A team of experts from Yale’s schools of public health and medicine are partnering with the state of Connecticut to address an opioid epidemic that claimed hundred of lives last year.
The Yale scientists will work on a strategic plan over the coming three months designed to reduce both the abuse of opioids and the number of overdoses. They will then help to implement the plan over the next three years.
The team, led by David Fiellin, M.D., includes Robert Heimer, Ph.D., Lauretta Grau, Ph.D., and Skip Barbour, Ph.D., of the School of Public Health and Gail D’Onofrio, M.D., M.S., and William Becker, M.D., of the School of Medicine.
“We look forward to working with the state and pulling together this plan in short order,” Fiellin said Friday (May 27) at a press conference at the capitol where Gov. Dannel P. Malloy announced the partnership.
Connecticut continues to be hard hit by opioid problems. Although overdose deaths are resulting from both heroin and prescription opioid misuse, the recent increase in mortality appears attributable to heroin. In 2015, heroin alone was a factor in more than 400 deaths, an increase of more than 40 percent since the beginning of the decade. The drug is often mixed with other synthetic opioids, such as fentanyl, which makes it even deadlier.
Malloy noted that heroin’s purity, and hence its danger, has risen steadily in recent decades and many users are unaware and unprepared for this. The drug has also become remarkably cheap, he said.
The tragedy of the state’s opioid epidemic was highlighted Friday by Sue Kruczek, whose 20-year-old son overdosed in 2013. She held up a snapshot of her family, the last one taken before her son’s death.
“Connecticut has been at the forefront of the fight against addiction. … Yet it is still not enough,” Malloy said. “We’ve seen the increase in deaths go as high as 750 this past year. … It is frightening what is happening in our society. We need to have all the best tools and, frankly, the best minds around the table and that what I am so happy that Yale … is an active participant in our efforts.”
Heimer said that opioid use in Connecticut is increasingly widespread, and is not just the urban plague that many imagine. The problem with this changing demographic is that the suburbs are almost entirely unprepared to deal with the problem.
Heimer and colleagues recently studied 475 people who inject drugs residing in suburban town in southwestern Connecticut. They found that the participants had a median age of 35, two thirds were men and they were overwhelmingly white. Only 30 percent were employed, mostly part-time; 90 percent had been previously arrested; and only 70 percent had received any kind of opioid substance-abuse treatment.
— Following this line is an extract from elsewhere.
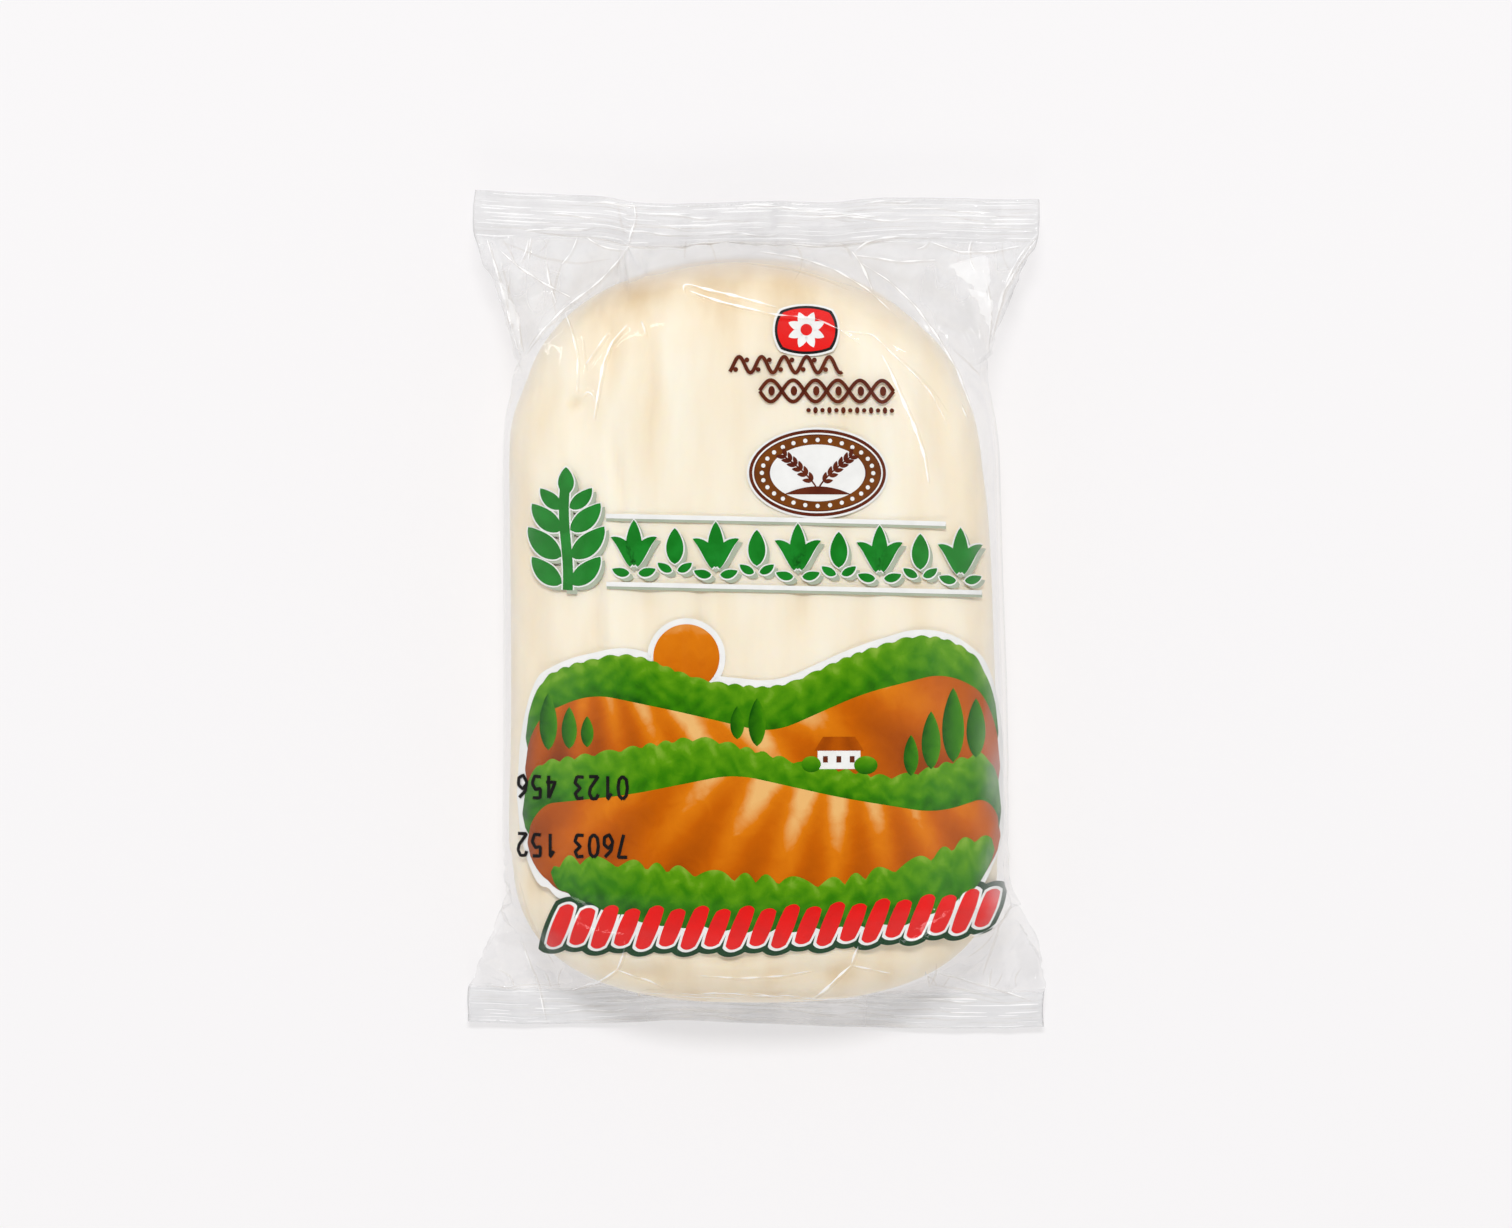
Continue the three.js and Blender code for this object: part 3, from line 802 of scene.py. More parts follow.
fin_haze = np.where(film_y > 0, 0.13, 0.12 + 0.3 * np.clip((np.abs(film_x) - 16) / 14, 0, 1))
haze_value = 0.06 * (1 - np.exp(-gap_to_loaf / 2.5)) + fin_haze * in_fin + veil_and_sheen * (1 - in_fin)
# painted shade: facets that lean away from the light are tinted darker, and so is a band across the loaf's
# upper end, partly the slack that is folded double there and partly painted shade on that end
slack_edge = 61 + 1.6 * np.sin(film_x / 5.7) + 0.9 * np.sin(film_x / 2.3 + 1) + 0.05 * np.abs(film_x)
tint_value = 0.04 * np.clip((film_y - slack_edge) / 1.8, 0, 1) * (1 - in_fin) * bell(film_x / 34, 1)
tint_value += 0.035 * in_fin * (film_y > 0)
tint_value[:, : FRONT + 1] += 0.045 * np.clip(0.35 + 0.5 * facets, 0, 1) * loose
bag = shape(
    "film_bag",
    film.reshape(-1, 3),
    walls + hems,
    film_paint,
    haze=haze_value.reshape(-1),
    tint=(tint_value * printed_side).reshape(-1),
)
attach(bag, "root")
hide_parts("pack")

# ---------------------------------------------------------------- seam on the back
# The tube's two long edges are sealed to each other in a narrow band, which is folded over and lies flat
# under the pack. It is the same clear film, three layers thick.

SEAM_HALF_WIDTH = 4.5
behind_middle = film[:, FRONT + BEHIND // 2]
seam_steps = 150
steps_at = np.linspace(0, len(behind_middle) - 1, seam_steps)
rows_behind = np.arange(len(behind_middle))
seam_y, seam_z = (np.interp(steps_at, rows_behind, behind_middle[:, axis]) for axis in (1, 2))
y, t = seam_y[:, None] + np.zeros(9), np.linspace(-1, 1, 9)[None, :] + np.zeros((seam_steps, 1))
x = -0.6 + t * SEAM_HALF_WIDTH + 0.25 * np.sin(y / 9)
crimp = np.cos(y * 2 * np.pi / RIB_PITCH)
top_face = seam_z[:, None] - 0.06 - 0.02 * crimp
under_face = np.maximum(seam_z[:, None] - 0.3 - 0.03 * crimp, 0.0)
loop = np.concatenate([np.stack([x, y, under_face], -1)[:, ::-1], np.stack([x, y, top_face], -1)], 1)
band_end = np.array([(j, j + 1, 16 - j, 17 - j) for j in range(8)])
band_faces = grid_faces(seam_steps, 18, wrap=True).tolist() + band_end[:, ::-1].tolist()
band_faces += (band_end + (seam_steps - 1) * 18).tolist()
seam_paint = film_paint.copy()  # pressed together, its layers reflect little between them
seam_paint.name = "film_seam"
for node in seam_paint.node_tree.nodes:
    if node.type == "MATH" and node.operation == "MULTIPLY":
        node.inputs[1].default_value = 0.05
    if node.type == "MATH" and node.operation == "SUBTRACT":
        node.inputs[0].default_value = 0.995
band_points = loop.reshape(-1, 3)
band_haze = np.full(len(band_points), 0.008)
seam = shape("back_seam", band_points, band_faces, seam_paint, smooth=False, haze=band_haze)
seam.visible_shadow = False
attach(seam, "root")

# ---------------------------------------------------------------- fold lines of the film
# Painted highlights and painted shade along the folds: where a fold was creased hard, a thread of white film
# on its ridge stands for the light it catches, and beside it a thread that tints what lies behind a little
# darker stands for the fold's shaded side, where the film is doubled. They are laid on the film's upper face
# along the folds above.

front_grid, front_normals = film[:, : FRONT + 1], grid_normals(film)[:, : FRONT + 1]


def read_front(row, column, grid=front_grid):
    """The film's upper face between its grid points, each place weighing its four neighbours."""
    row = np.clip(row, 0, grid.shape[0] - 1.001)
    column = np.clip(column, 0, FRONT - 0.001)
    i, j = row.astype(int), column.astype(int)
    a, b = (row - i)[..., None], (column - j)[..., None]
    near = grid[i, j] * (1 - b) + grid[i, j + 1] * b
    far = grid[i + 1, j] * (1 - b) + grid[i + 1, j + 1] * b
    return near * (1 - a) + far * a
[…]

The study Heimer conducted—SHERPA (Suburban Health, Education Research And Prevention Alliance)—found that 90 percent of participants injected heroin.
Also on Friday, Malloy signed far-reaching legislation to reduce the number of opioid pills available to people, provide additional help to users and make life-saving drugs, such as naloxone, more available.
“Our strategic plan will seek to ensure that individuals with the disease of opioid addiction who find it harder to get pharmaceutical opioids will find it easier to obtain the best evidence-based treatment for their disease,” Heimer said. “New laws that further restrict access, in the absence of large increases in drug abuse prevention and treatment efforts, may make matters worse.”